BG’s Minter slams GOP redistricting push as attack on voters
Published 5:30 pm Thursday, January 6, 2022
Democratic state Rep. Patti Minter of Bowling Green is among Kentucky lawmakers condemning House Bill 2, which lays out the Republican majority’s plans for redrawing representative districts using 2020 U.S. census data.
“Voters believe, rightly, that they choose their elected representatives,” Minter told the Daily News on Thursday after the legislation moved out of the Kentucky House by a 71-19 margin.
However, with the proposed redistricting maps only available for review for a few days, and with Republicans racing to final passage, Minter accused GOP lawmakers of subverting the will of voters.

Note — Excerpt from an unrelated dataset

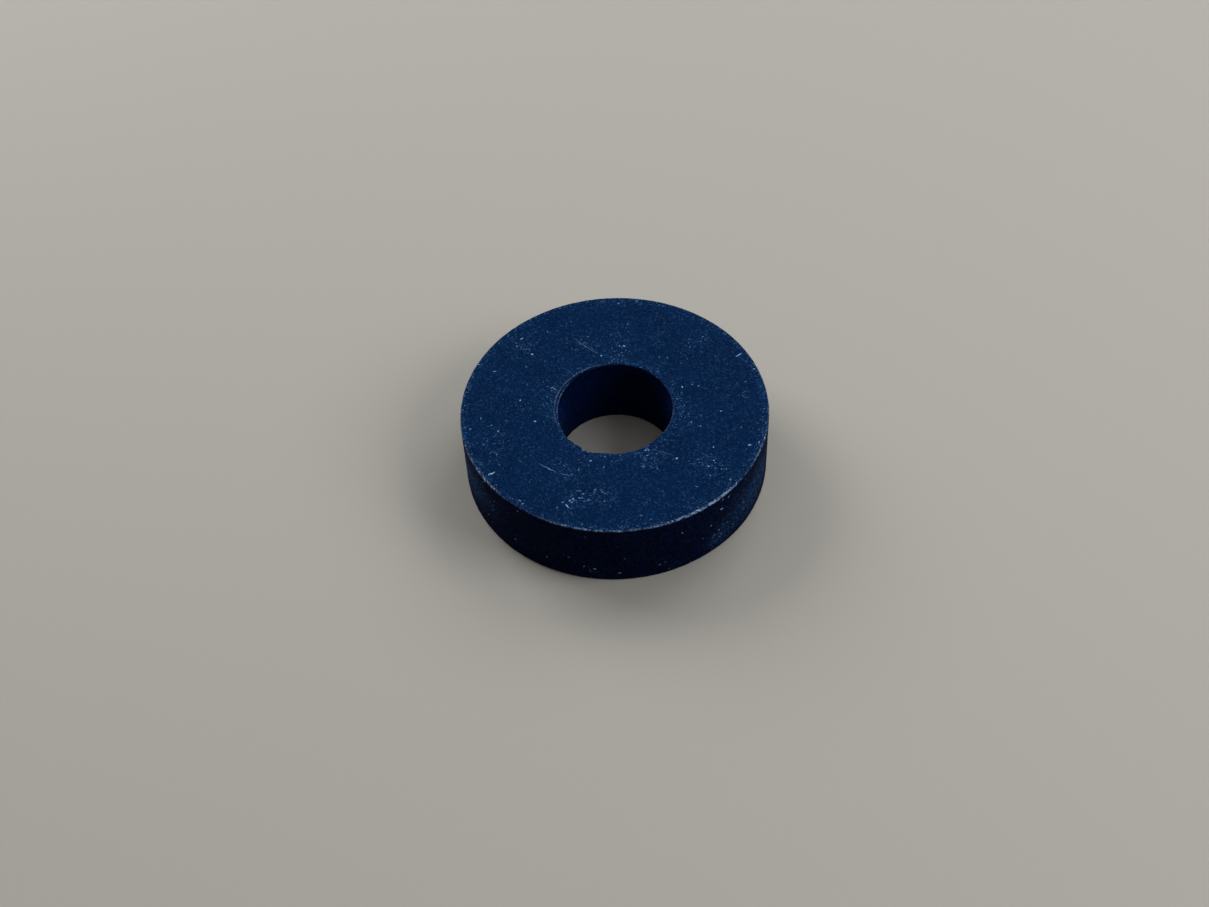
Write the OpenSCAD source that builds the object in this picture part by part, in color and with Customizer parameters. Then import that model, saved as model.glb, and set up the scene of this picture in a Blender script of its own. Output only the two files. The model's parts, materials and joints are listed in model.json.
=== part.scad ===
// Rubber ring: a thick washer punched from solid rubber, with a straight outer wall and a
// straight bore. It is one piece. The knife leaves a crisp outer rim, and the mouths of the
// bore are rolled over a little where the punch pressed into the rubber.
//
// Frame: +Z up along the bore axis, origin at the centre of the underside. Millimetres.

/* [Ring] */
// Diameter of the outer wall
outer_d = 32; // [24:0.5:60]
// Diameter of the bore
bore_d = 12; // [4:0.5:18]
// Height from the underside to the top face
thickness = 8.2; // [3:0.1:20]

/* [Edges] */
// Radius that breaks the outer rim, top and underside
outer_rim_r = 0.2; // [0.05:0.05:0.8]
// Radius of the rolled edge at both mouths of the bore
bore_rim_r = 0.2; // [0.05:0.05:1]

/* [Hidden] */

$fn = 180;

// Rubber, a very dark navy
rubber = [0.04, 0.13, 0.26];

// Radial width of the section, from the bore wall to the outer wall
section_w = (outer_d - bore_d) / 2;
// How far a corner cutter reaches past the faces that it trims
cutter_spill = 1;

// What a round-over of radius r takes off a square corner at the origin, with the
// material lying towards +X and +Y
module corner_waste(r) {
    difference() {
        translate([-cutter_spill, -cutter_spill]) square(r + cutter_spill);
        translate([r, r]) circle(r);
    }
}

// The two corners of one edge of the section, at its lower and upper end
module edge_waste(r) {
    corner_waste(r);
    translate([0, thickness]) mirror([0, 1]) corner_waste(r);
}

// Half section of the ring, drawn with its bore wall on the Y axis
module section() {
    difference() {
        square([section_w, thickness]);
        edge_waste(bore_rim_r);
        translate([section_w, 0]) mirror([1, 0]) edge_waste(outer_rim_r);
    }
}

// The whole ring: the section turned once about the bore axis
module ring() {
    color(rubber)
        rotate_extrude()
            translate([bore_d / 2, 0]) section();
}

ring();
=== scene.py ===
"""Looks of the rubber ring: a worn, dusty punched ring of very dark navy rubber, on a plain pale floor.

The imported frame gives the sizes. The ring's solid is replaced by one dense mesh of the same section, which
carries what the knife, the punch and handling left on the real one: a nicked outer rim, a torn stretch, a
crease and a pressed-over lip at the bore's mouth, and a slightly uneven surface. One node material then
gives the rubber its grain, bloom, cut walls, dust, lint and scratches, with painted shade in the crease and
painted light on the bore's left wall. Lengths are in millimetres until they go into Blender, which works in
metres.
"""

import json
import math

import bpy
from mathutils import Matrix, Vector, noise


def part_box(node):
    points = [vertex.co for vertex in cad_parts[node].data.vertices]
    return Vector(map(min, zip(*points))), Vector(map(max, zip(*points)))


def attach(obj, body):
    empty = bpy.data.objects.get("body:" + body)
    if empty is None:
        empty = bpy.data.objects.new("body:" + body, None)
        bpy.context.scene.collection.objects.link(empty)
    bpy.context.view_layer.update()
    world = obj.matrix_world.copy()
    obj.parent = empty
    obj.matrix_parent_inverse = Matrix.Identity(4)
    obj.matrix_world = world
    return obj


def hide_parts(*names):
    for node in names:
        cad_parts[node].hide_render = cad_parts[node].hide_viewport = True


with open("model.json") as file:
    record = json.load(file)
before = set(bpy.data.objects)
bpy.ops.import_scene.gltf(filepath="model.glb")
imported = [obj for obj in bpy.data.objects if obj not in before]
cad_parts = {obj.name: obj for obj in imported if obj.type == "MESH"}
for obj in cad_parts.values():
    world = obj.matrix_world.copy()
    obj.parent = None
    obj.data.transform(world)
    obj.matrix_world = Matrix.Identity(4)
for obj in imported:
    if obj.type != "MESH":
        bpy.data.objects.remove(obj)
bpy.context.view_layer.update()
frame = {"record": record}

MM = 0.001
# How far the surface must turn towards the axis, outwards, up or down to count as facing there
FACING = 0.3

# ---------------------------------------------------------------- sizes, from the frame
ring_low, ring_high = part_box("ring")
OUTER_R = (ring_high.x - ring_low.x) / 2 / MM
THICK = (ring_high.z - ring_low.z) / MM
BORE_R = next(m["dims"]["r_mm"] for m in frame["record"]["mounts"] if m["name"] == "bore")

# Round-overs of the section, as on the solid
RIM_R = 0.2
MOUTH_R = 0.2

# ---------------------------------------------------------------- wear, read off the photograph
# Ring angles are in degrees, from +X towards +Y, so -90 faces the camera.

# Where the outer rim is worn pale: angle, half width, how much
RIM_WEAR = [(-62, 17, 0.95), (-48, 8, 0.5), (-146, 8, 0.75), (-160, 14, 0.28), (-98, 16, 0.4),
            (-115, 8, 0.25), (-22, 12, 0.35), (165, 25, 0.18), (10, 10, 0.2)]
RIM_WEAR_ALL_ROUND = 0.05
# How deep the rim is worn all along, and how deep its nicks go
RIM_ROUNDED, NICK_DEPTH = 0.03, 0.16
# How far from the rim's corner its nicks reach, and the pale line, which is wider where the rim is worn more
NICK_REACH, PALE_START, PALE_WIDENING, PALE_REACH = 0.62, 0.04, 0.07, 0.15
# Where the bore's upper mouth is worn pale: angle, half width, how much
MOUTH_WEAR = [(-118, 22, 0.6), (-20, 30, 0.6), (180, 35, 0.4), (-75, 25, 0.25), (30, 30, 0.2)]
# Where the punch tore the bore's upper mouth outwards, or left it standing inwards where the depth is below
# zero: angle, half width, depth
TORN = [(-118, 15, 0.34), (-140, 20, 0.16), (-85, 40, 0.06), (65, 55, 0.12), (-45, 22, -0.08)]
# How far from the mouth's corner the tearing and its pale line reach
TEAR_REACH, MOUTH_PALE_REACH = 1.1, 0.2
# The thin lip that the punch pressed over into the bore: how far in, and how far it fades out and down
LIP_ANGLE, LIP_HALF_WIDTH, LIP_REACH = 167, 52, 0.25
LIP_FADE_OUT, LIP_FADE_DOWN = 0.9, 0.55
# The crease in the upper face round the bore's mouth, and how far off it the worn lines on either side lie
CREASE_ANGLE, CREASE_HALF_WIDTH, CREASE_R, CREASE_DEPTH = 135, 50, 6.06, 0.14
CREASE_WIDTH, CREASE_EDGE, CREASE_LINE, CREASE_PALE = 0.15, 0.17, 0.09, 0.17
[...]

“There has been no opportunity for input. … The people deserve to have their say,” Minter said of her constituents in House District 20 and others across Kentucky affected by the changes. “I think people across the political spectrum, across party lines, all want to be heard.”
Also Thursday, a bill recasting the state Senate’s 38 districts easily cleared the Senate, with a handful of lawmakers objecting, according to The Associated Press. Republicans hold supermajorities in both chambers, meaning the GOP has the power to override any vetoes by Gov. Andy Beshear.
The House changes are stark when viewed through a mapping tool created by Louisville-area data scientist Robert Kahne at kypoliticaldata.com. For example, much of the west end of Bowling Green – fanning out across Russellville and Nashville roads – has been given to House District 17, which is currently represented by Republican state Rep. Steve Sheldon, who represents Minter’s ideological opposite.
Minter said the changes also divide much of the Bowling Green Independent School District and Western Kentucky University communities, moving them out into the county for no good reason.
“They cracked the city of Bowling Green, and there’s no good reason to do so,” Minter said of the changes.
Further, the redistributed voter precincts on the west end of Bowling Green are primarily “communities of interest,” which in redistricting-speak often means communities where people of color predominate. Minter cast the changes as a GOP attempt to “diminish their voices,” she said.
Speaking on the Kentucky House floor Thursday, Minter questioned why the changes needed to be passed immediately, especially given that lawmakers also successfully pushed the filing deadline to run for public office to Jan. 25. Minter also said she’d heard from several of her constituents who asked why they had not been consulted.
“They want to know why their voices have not only not been heard, but have not been sought,” Minter said. “There’s no reason to hurry this up.”
Minter also elaborated on changes she said will “crack the city of Bowling Green at its historic core.”
“For the first time, the Bowling Green Independent School District … has been cracked. The school where my son went to elementary school (W.R. McNeill Elementary) is no longer in the district under this plan. It’s five minutes from my house,” Minter said. “I no longer have Parker-Bennett-Curry … which is in a community of interest, where many people are concerned that they’ve not been consulted and they wonder why their voices might be diluted …
“This proposed bill cracks the west side of Bowling Green, which is where the largest minority population and communities of interest are. This cracks it into three districts … that dilutes their voices and it’s not mathematically defensible,” Minter said.
Going forward in the legislative session, Minter said she would be willing to support legislation that would take the redistricting process out of the hands of lawmakers and put it under the control of an independent nonprofit, as she has in the past, she said.